FXstreet.com (Moscow) - USD/JPY has started Asian session at 104.27 and moved to an intraday high at 105.49; currently it is consolidating close to 104.45.

JPY rally is a mere profit-taking game

The Nikkei Stock Average slipped Tuesday 0.1% after Monday’s decline of 2.4%, which might lend the Japanese currency some short-term support due to risk aversion. Though now USD/JPY seems to be in the upside correction mode after yesterday’s failed attempt to break below 104.00. There are no macro reports great interest from Japan until January 15 (when we have inflation numbers) and January 22 (Bank of Japan policy meeting). Though it is still some time away, so the Yen movements are most likely to be dominated by position adjustment and risk sentiments. Lots of traders sold yen on the expectations of further monetary easing and new QE measures from Bank of Japan. No wonder that many traders become nervous and close short positions to take profit. At the same time new players are wary of entering the market ahead of the risky events. From this perspective the Yen recovery may be short-lived.

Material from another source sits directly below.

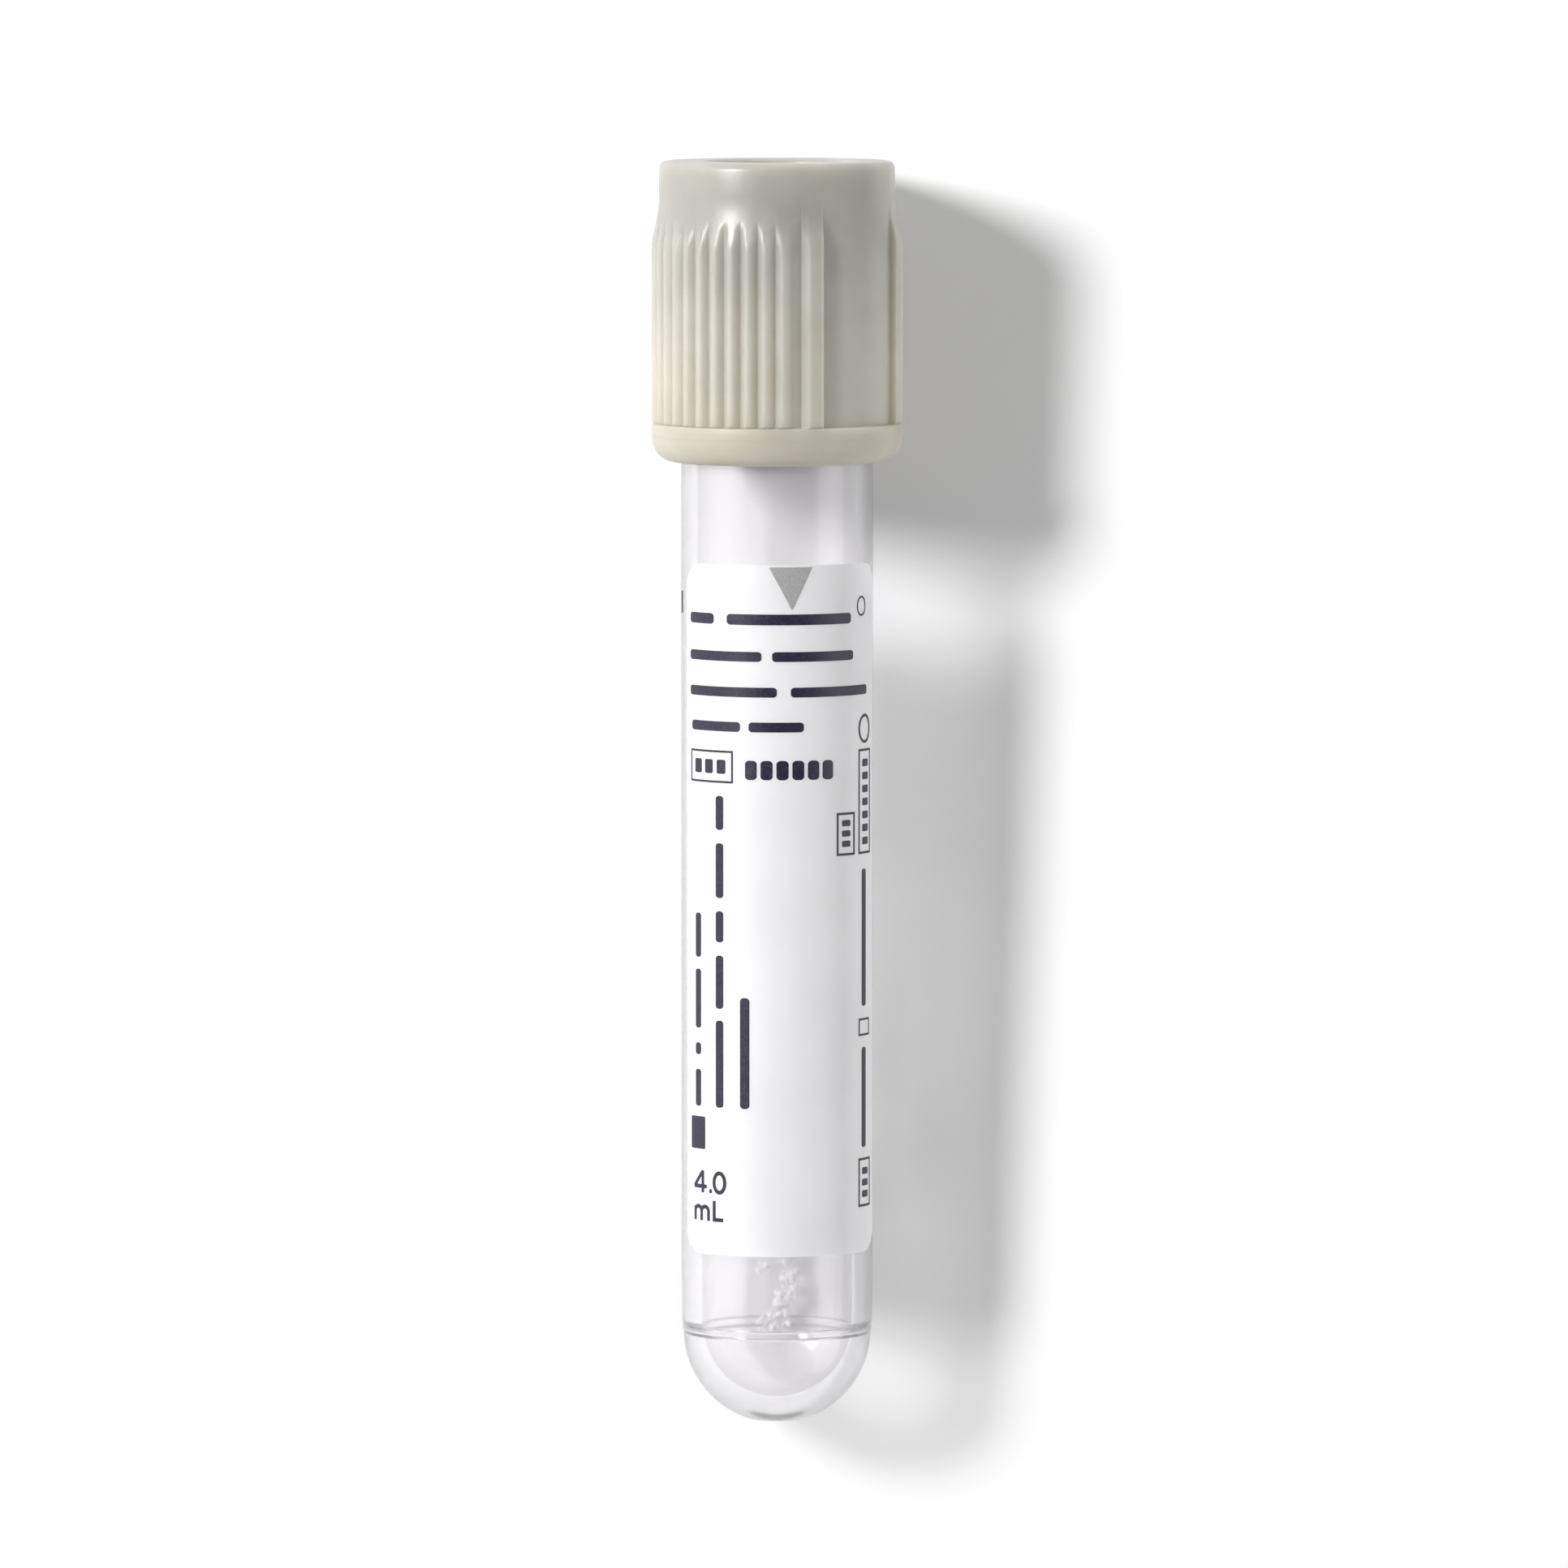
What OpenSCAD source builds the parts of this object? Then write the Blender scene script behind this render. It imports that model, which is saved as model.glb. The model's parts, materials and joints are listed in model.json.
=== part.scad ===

What are today’s key USD/JPY levels?

Today's central pivot point can be found at 104.35, with support below at 103.74, 103.30 and 102.69, with resistance above at 104.80, 105.40, and 105.85. Hourly Moving Averages are mixed, with the 200SMA at 104.87 and the daily 20EMA at 104.05. Hourly RSI is neutral at 55.93.

EUR/JPY sits in a tight range

EUR/JPY is glued to the depressingly narrow range this morning after sharp downside movement yesterday during New York session.